Skip every picture and transcribe the remaining material exactly.

** BEGIN Entries supplied **

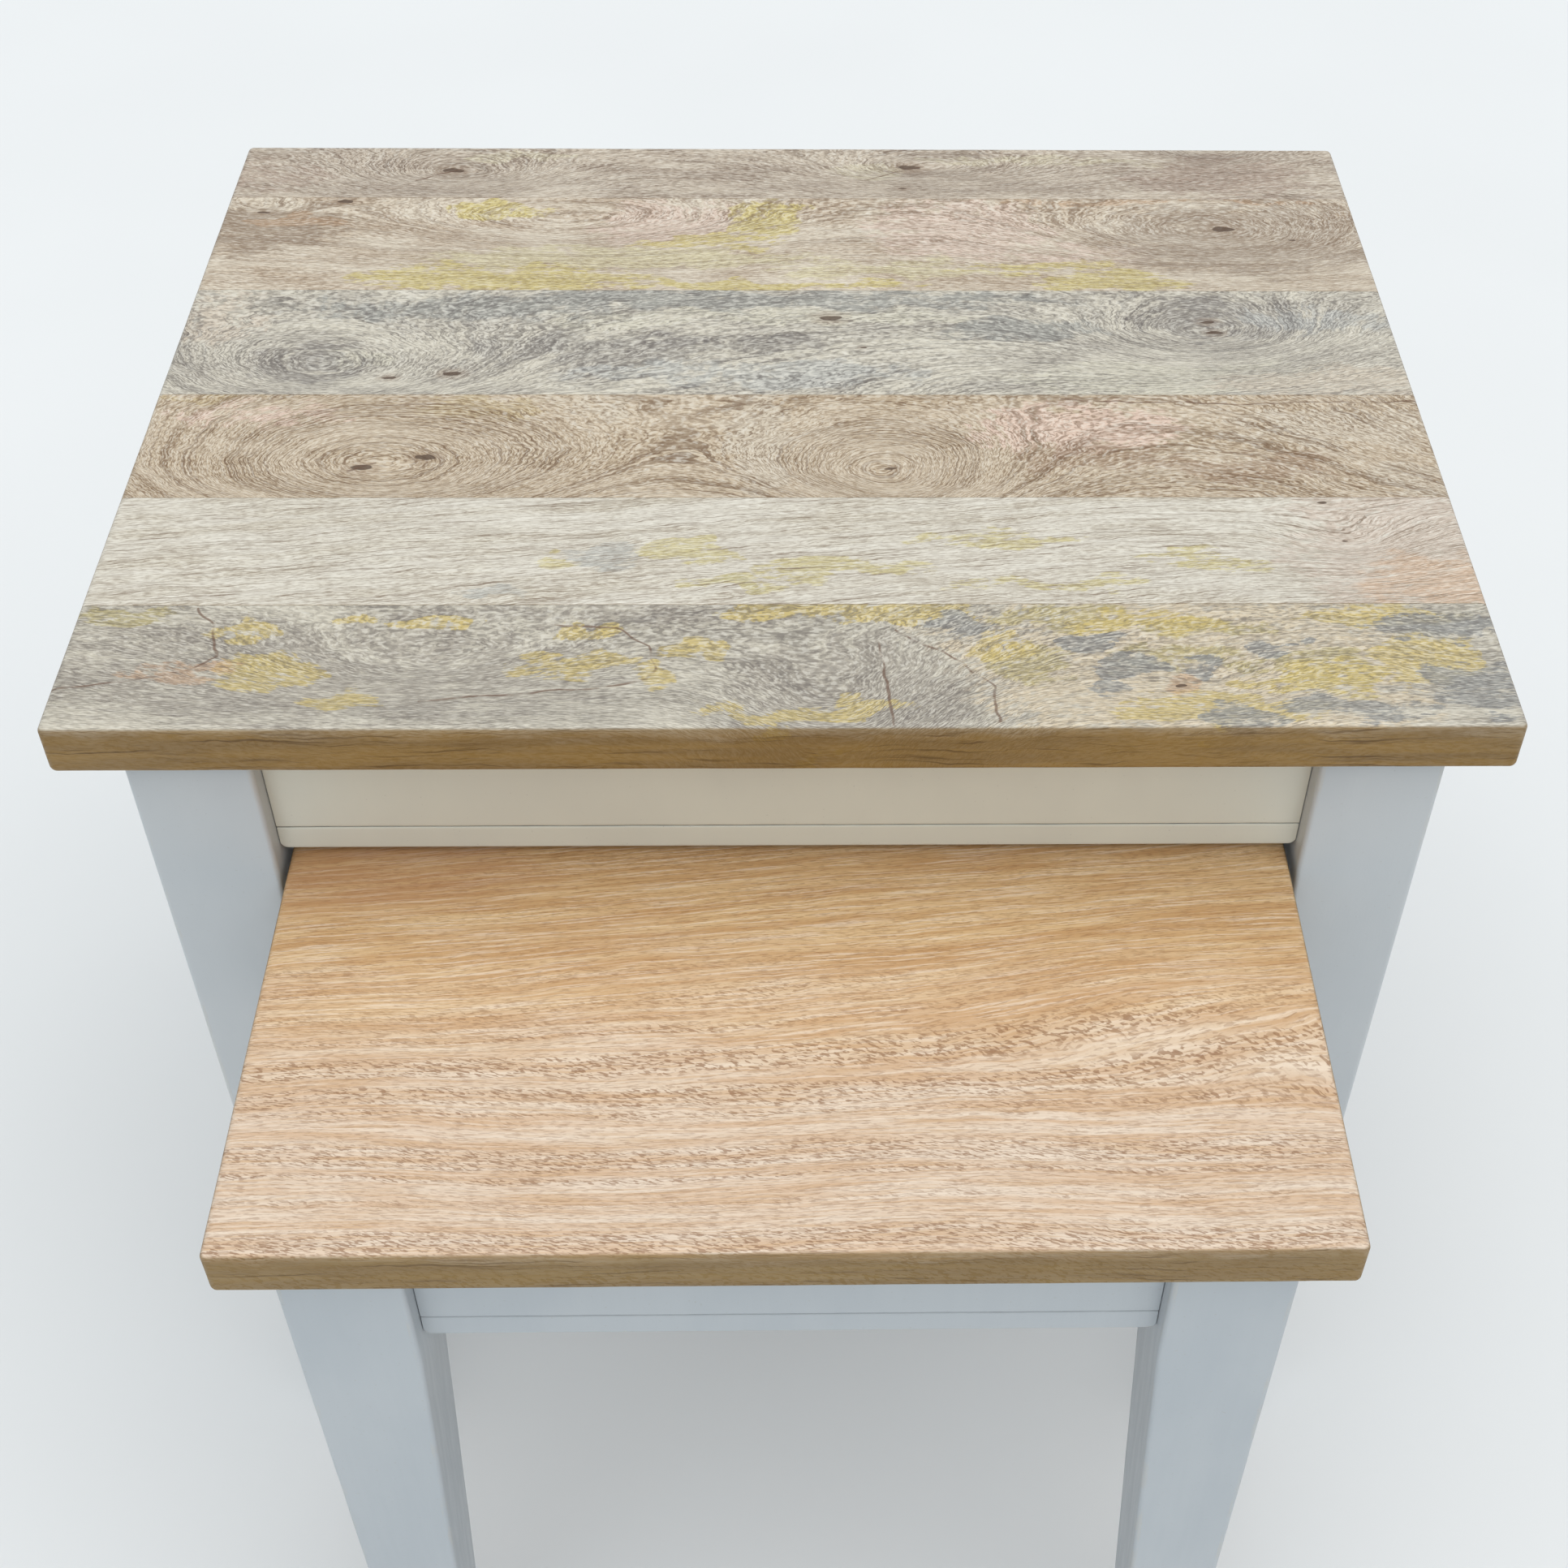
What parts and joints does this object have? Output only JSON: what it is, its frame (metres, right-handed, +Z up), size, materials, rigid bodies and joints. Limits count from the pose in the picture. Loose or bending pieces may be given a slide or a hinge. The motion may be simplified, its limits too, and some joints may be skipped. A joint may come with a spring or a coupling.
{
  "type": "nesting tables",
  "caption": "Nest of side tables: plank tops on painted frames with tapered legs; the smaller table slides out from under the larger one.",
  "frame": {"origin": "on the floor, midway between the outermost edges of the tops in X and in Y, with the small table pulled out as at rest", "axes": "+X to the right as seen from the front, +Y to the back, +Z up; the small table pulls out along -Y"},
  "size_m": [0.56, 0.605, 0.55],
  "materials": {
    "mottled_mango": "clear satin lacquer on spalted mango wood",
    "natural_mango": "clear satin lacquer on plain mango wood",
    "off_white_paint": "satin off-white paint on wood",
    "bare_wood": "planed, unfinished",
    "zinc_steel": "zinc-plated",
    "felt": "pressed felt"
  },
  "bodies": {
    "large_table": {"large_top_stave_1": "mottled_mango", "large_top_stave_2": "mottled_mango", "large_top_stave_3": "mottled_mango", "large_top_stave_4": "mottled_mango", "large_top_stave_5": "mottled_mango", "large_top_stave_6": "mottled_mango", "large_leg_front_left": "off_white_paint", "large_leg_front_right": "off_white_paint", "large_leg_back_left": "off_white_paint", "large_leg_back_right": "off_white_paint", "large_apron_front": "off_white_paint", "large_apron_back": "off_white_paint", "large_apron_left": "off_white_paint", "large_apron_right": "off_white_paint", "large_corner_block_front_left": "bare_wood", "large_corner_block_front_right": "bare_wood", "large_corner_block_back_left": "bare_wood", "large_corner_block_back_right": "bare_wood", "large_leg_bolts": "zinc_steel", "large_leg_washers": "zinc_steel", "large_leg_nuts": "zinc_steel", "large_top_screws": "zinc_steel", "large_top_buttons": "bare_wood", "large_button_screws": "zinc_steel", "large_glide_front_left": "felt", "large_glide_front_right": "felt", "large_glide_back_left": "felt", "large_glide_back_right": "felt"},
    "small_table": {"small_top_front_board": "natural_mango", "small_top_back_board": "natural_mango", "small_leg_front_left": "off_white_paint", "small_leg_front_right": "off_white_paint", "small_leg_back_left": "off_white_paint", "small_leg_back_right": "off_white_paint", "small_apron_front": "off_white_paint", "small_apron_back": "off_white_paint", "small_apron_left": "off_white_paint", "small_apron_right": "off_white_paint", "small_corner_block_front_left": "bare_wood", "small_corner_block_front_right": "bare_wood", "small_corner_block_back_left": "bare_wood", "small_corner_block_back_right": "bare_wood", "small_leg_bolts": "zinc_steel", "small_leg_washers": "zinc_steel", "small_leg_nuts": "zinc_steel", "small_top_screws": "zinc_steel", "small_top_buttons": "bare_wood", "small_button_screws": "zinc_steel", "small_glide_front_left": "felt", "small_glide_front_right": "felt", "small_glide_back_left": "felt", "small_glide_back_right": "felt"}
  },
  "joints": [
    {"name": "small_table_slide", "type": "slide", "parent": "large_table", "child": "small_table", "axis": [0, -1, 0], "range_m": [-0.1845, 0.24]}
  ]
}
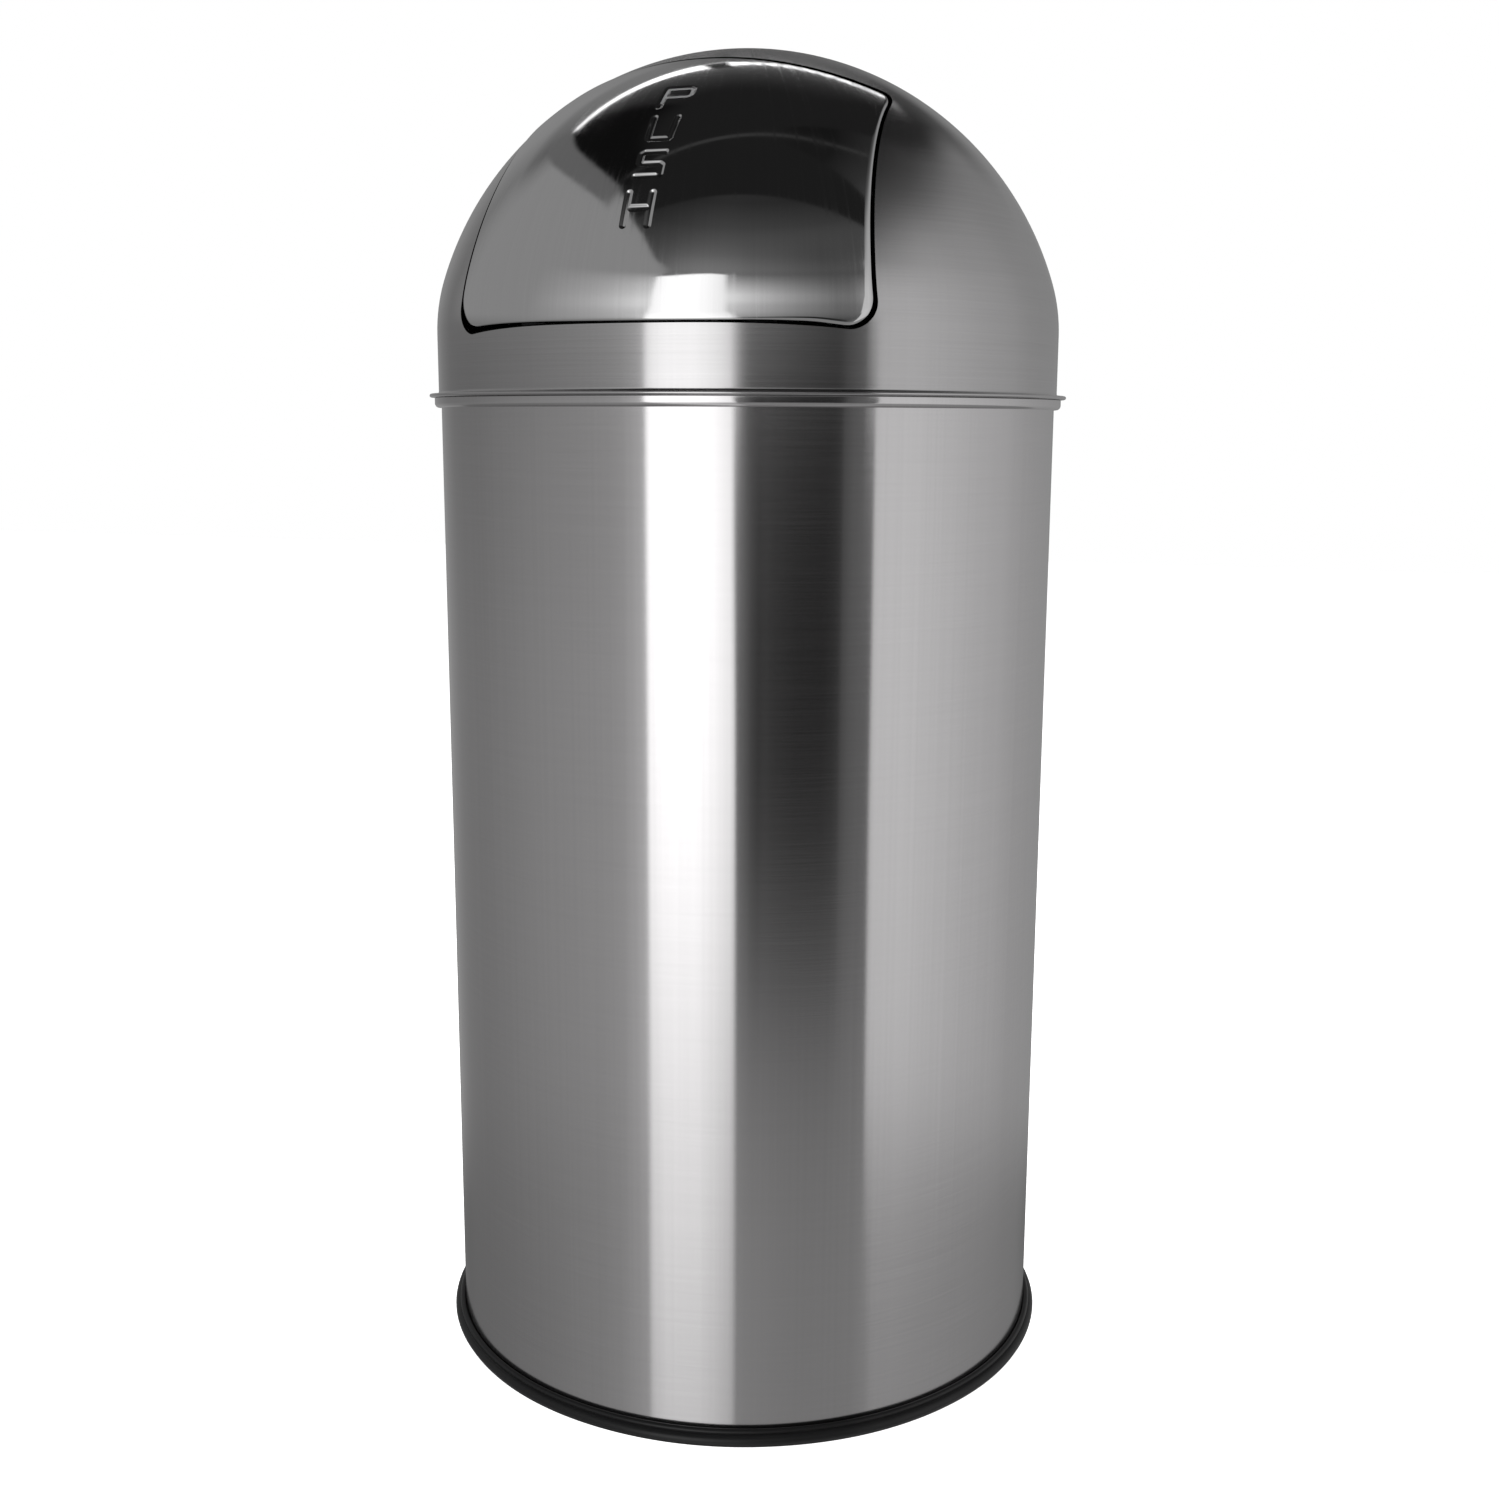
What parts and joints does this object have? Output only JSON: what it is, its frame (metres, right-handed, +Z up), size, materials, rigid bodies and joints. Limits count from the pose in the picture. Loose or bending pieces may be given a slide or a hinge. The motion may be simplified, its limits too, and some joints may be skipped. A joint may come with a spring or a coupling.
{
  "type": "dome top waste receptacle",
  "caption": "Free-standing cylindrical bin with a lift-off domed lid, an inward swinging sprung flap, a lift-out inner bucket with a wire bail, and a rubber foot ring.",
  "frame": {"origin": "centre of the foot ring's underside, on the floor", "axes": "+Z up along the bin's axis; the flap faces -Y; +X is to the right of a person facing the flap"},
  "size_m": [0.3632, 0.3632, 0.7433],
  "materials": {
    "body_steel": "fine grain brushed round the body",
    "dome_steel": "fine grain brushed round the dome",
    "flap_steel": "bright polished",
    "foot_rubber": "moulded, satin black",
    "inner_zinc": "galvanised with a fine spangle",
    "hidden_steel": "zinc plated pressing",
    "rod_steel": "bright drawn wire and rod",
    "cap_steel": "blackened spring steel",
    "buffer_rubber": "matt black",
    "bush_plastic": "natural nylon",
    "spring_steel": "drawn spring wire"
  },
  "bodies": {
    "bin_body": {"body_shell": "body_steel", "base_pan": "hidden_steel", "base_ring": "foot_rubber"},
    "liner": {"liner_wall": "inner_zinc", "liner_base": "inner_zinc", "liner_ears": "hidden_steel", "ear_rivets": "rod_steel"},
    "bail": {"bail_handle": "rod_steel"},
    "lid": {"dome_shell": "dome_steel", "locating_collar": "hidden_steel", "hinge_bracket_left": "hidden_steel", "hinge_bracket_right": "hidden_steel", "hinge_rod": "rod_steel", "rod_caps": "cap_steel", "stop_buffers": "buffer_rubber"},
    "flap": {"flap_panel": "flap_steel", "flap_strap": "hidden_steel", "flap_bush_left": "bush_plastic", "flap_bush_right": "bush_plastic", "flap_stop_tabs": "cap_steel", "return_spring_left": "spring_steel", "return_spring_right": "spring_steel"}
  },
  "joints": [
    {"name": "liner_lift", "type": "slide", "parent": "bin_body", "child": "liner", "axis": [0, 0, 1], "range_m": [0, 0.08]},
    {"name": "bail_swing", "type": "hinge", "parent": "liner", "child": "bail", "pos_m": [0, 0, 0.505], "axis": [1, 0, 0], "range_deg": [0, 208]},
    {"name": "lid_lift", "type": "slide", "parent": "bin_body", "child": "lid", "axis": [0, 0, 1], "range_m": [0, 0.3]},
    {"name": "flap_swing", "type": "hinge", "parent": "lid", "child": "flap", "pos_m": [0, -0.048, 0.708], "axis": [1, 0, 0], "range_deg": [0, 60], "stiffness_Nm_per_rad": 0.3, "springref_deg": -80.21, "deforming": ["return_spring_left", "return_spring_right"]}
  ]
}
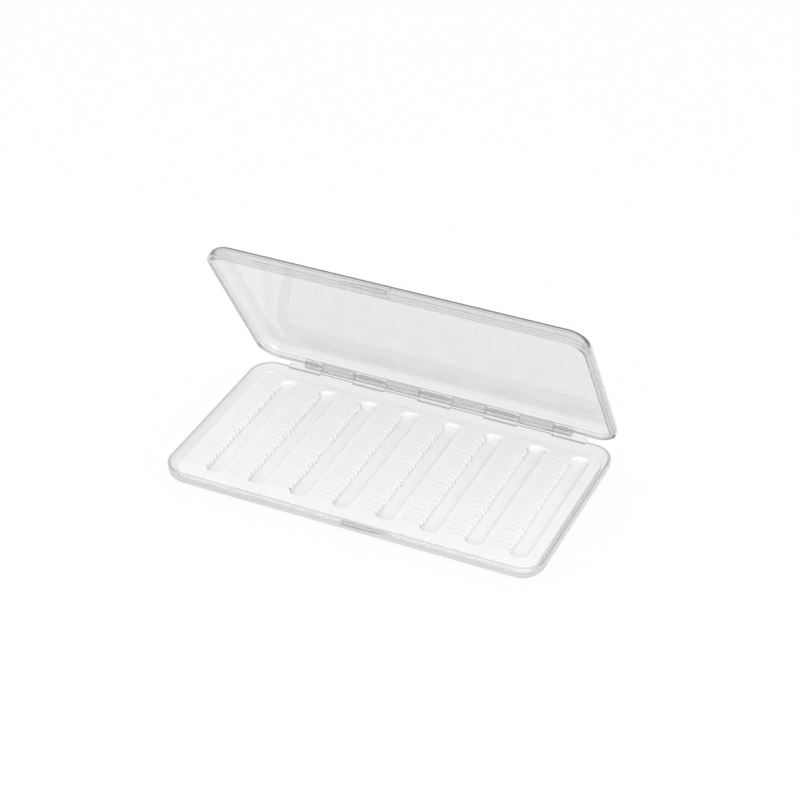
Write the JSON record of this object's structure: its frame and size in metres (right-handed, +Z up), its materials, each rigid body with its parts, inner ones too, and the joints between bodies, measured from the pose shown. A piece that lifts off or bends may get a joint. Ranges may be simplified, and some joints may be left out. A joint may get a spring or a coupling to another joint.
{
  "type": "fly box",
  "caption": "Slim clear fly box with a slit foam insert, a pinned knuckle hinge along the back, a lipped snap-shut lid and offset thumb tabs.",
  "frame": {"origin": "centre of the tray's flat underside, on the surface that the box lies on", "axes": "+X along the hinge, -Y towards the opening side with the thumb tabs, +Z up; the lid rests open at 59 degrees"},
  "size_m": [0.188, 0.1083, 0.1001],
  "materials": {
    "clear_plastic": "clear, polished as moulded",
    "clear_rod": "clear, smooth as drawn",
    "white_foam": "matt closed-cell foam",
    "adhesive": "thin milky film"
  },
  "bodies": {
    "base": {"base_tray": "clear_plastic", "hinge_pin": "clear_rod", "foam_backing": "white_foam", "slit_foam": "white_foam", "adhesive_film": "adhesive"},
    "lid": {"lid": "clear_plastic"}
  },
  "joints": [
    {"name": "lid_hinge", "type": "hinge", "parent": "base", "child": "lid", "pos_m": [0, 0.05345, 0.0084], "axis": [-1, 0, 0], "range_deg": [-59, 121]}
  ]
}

** END Entries supplied **

Written solution -
What parts and joints does this object have? Output only JSON: what it is, its frame (metres, right-handed, +Z up), size, materials, rigid bodies and joints. Limits count from the pose in the picture. Loose or bending pieces may be given a slide or a hinge. The motion may be simplified, its limits too, and some joints may be skipped. A joint may come with a spring or a coupling.
{
  "type": "nesting tables",
  "caption": "Nest of side tables: plank tops on painted frames with tapered legs; the smaller table slides out from under the larger one.",
  "frame": {"origin": "on the floor, midway between the outermost edges of the tops in X and in Y, with the small table pulled out as at rest", "axes": "+X to the right as seen from the front, +Y to the back, +Z up; the small table pulls out along -Y"},
  "size_m": [0.56, 0.605, 0.55],
  "materials": {
    "mottled_mango": "clear satin lacquer on spalted mango wood",
    "natural_mango": "clear satin lacquer on plain mango wood",
    "off_white_paint": "satin off-white paint on wood",
    "bare_wood": "planed, unfinished",
    "zinc_steel": "zinc-plated",
    "felt": "pressed felt"
  },
  "bodies": {
    "large_table": {"large_top_stave_1": "mottled_mango", "large_top_stave_2": "mottled_mango", "large_top_stave_3": "mottled_mango", "large_top_stave_4": "mottled_mango", "large_top_stave_5": "mottled_mango", "large_top_stave_6": "mottled_mango", "large_leg_front_left": "off_white_paint", "large_leg_front_right": "off_white_paint", "large_leg_back_left": "off_white_paint", "large_leg_back_right": "off_white_paint", "large_apron_front": "off_white_paint", "large_apron_back": "off_white_paint", "large_apron_left": "off_white_paint", "large_apron_right": "off_white_paint", "large_corner_block_front_left": "bare_wood", "large_corner_block_front_right": "bare_wood", "large_corner_block_back_left": "bare_wood", "large_corner_block_back_right": "bare_wood", "large_leg_bolts": "zinc_steel", "large_leg_washers": "zinc_steel", "large_leg_nuts": "zinc_steel", "large_top_screws": "zinc_steel", "large_top_buttons": "bare_wood", "large_button_screws": "zinc_steel", "large_glide_front_left": "felt", "large_glide_front_right": "felt", "large_glide_back_left": "felt", "large_glide_back_right": "felt"},
    "small_table": {"small_top_front_board": "natural_mango", "small_top_back_board": "natural_mango", "small_leg_front_left": "off_white_paint", "small_leg_front_right": "off_white_paint", "small_leg_back_left": "off_white_paint", "small_leg_back_right": "off_white_paint", "small_apron_front": "off_white_paint", "small_apron_back": "off_white_paint", "small_apron_left": "off_white_paint", "small_apron_right": "off_white_paint", "small_corner_block_front_left": "bare_wood", "small_corner_block_front_right": "bare_wood", "small_corner_block_back_left": "bare_wood", "small_corner_block_back_right": "bare_wood", "small_leg_bolts": "zinc_steel", "small_leg_washers": "zinc_steel", "small_leg_nuts": "zinc_steel", "small_top_screws": "zinc_steel", "small_top_buttons": "bare_wood", "small_button_screws": "zinc_steel", "small_glide_front_left": "felt", "small_glide_front_right": "felt", "small_glide_back_left": "felt", "small_glide_back_right": "felt"}
  },
  "joints": [
    {"name": "small_table_slide", "type": "slide", "parent": "large_table", "child": "small_table", "axis": [0, -1, 0], "range_m": [-0.1845, 0.24]}
  ]
}
What parts and joints does this object have? Output only JSON: what it is, its frame (metres, right-handed, +Z up), size, materials, rigid bodies and joints. Limits count from the pose in the picture. Loose or bending pieces may be given a slide or a hinge. The motion may be simplified, its limits too, and some joints may be skipped. A joint may come with a spring or a coupling.
{
  "type": "dome top waste receptacle",
  "caption": "Free-standing cylindrical bin with a lift-off domed lid, an inward swinging sprung flap, a lift-out inner bucket with a wire bail, and a rubber foot ring.",
  "frame": {"origin": "centre of the foot ring's underside, on the floor", "axes": "+Z up along the bin's axis; the flap faces -Y; +X is to the right of a person facing the flap"},
  "size_m": [0.3632, 0.3632, 0.7433],
  "materials": {
    "body_steel": "fine grain brushed round the body",
    "dome_steel": "fine grain brushed round the dome",
    "flap_steel": "bright polished",
    "foot_rubber": "moulded, satin black",
    "inner_zinc": "galvanised with a fine spangle",
    "hidden_steel": "zinc plated pressing",
    "rod_steel": "bright drawn wire and rod",
    "cap_steel": "blackened spring steel",
    "buffer_rubber": "matt black",
    "bush_plastic": "natural nylon",
    "spring_steel": "drawn spring wire"
  },
  "bodies": {
    "bin_body": {"body_shell": "body_steel", "base_pan": "hidden_steel", "base_ring": "foot_rubber"},
    "liner": {"liner_wall": "inner_zinc", "liner_base": "inner_zinc", "liner_ears": "hidden_steel", "ear_rivets": "rod_steel"},
    "bail": {"bail_handle": "rod_steel"},
    "lid": {"dome_shell": "dome_steel", "locating_collar": "hidden_steel", "hinge_bracket_left": "hidden_steel", "hinge_bracket_right": "hidden_steel", "hinge_rod": "rod_steel", "rod_caps": "cap_steel", "stop_buffers": "buffer_rubber"},
    "flap": {"flap_panel": "flap_steel", "flap_strap": "hidden_steel", "flap_bush_left": "bush_plastic", "flap_bush_right": "bush_plastic", "flap_stop_tabs": "cap_steel", "return_spring_left": "spring_steel", "return_spring_right": "spring_steel"}
  },
  "joints": [
    {"name": "liner_lift", "type": "slide", "parent": "bin_body", "child": "liner", "axis": [0, 0, 1], "range_m": [0, 0.08]},
    {"name": "bail_swing", "type": "hinge", "parent": "liner", "child": "bail", "pos_m": [0, 0, 0.505], "axis": [1, 0, 0], "range_deg": [0, 208]},
    {"name": "lid_lift", "type": "slide", "parent": "bin_body", "child": "lid", "axis": [0, 0, 1], "range_m": [0, 0.3]},
    {"name": "flap_swing", "type": "hinge", "parent": "lid", "child": "flap", "pos_m": [0, -0.048, 0.708], "axis": [1, 0, 0], "range_deg": [0, 60], "stiffness_Nm_per_rad": 0.3, "springref_deg": -80.21, "deforming": ["return_spring_left", "return_spring_right"]}
  ]
}
Write the JSON record of this object's structure: its frame and size in metres (right-handed, +Z up), its materials, each rigid body with its parts, inner ones too, and the joints between bodies, measured from the pose shown. A piece that lifts off or bends may get a joint. Ranges may be simplified, and some joints may be left out. A joint may get a spring or a coupling to another joint.
{
  "type": "fly box",
  "caption": "Slim clear fly box with a slit foam insert, a pinned knuckle hinge along the back, a lipped snap-shut lid and offset thumb tabs.",
  "frame": {"origin": "centre of the tray's flat underside, on the surface that the box lies on", "axes": "+X along the hinge, -Y towards the opening side with the thumb tabs, +Z up; the lid rests open at 59 degrees"},
  "size_m": [0.188, 0.1083, 0.1001],
  "materials": {
    "clear_plastic": "clear, polished as moulded",
    "clear_rod": "clear, smooth as drawn",
    "white_foam": "matt closed-cell foam",
    "adhesive": "thin milky film"
  },
  "bodies": {
    "base": {"base_tray": "clear_plastic", "hinge_pin": "clear_rod", "foam_backing": "white_foam", "slit_foam": "white_foam", "adhesive_film": "adhesive"},
    "lid": {"lid": "clear_plastic"}
  },
  "joints": [
    {"name": "lid_hinge", "type": "hinge", "parent": "base", "child": "lid", "pos_m": [0, 0.05345, 0.0084], "axis": [-1, 0, 0], "range_deg": [-59, 121]}
  ]
}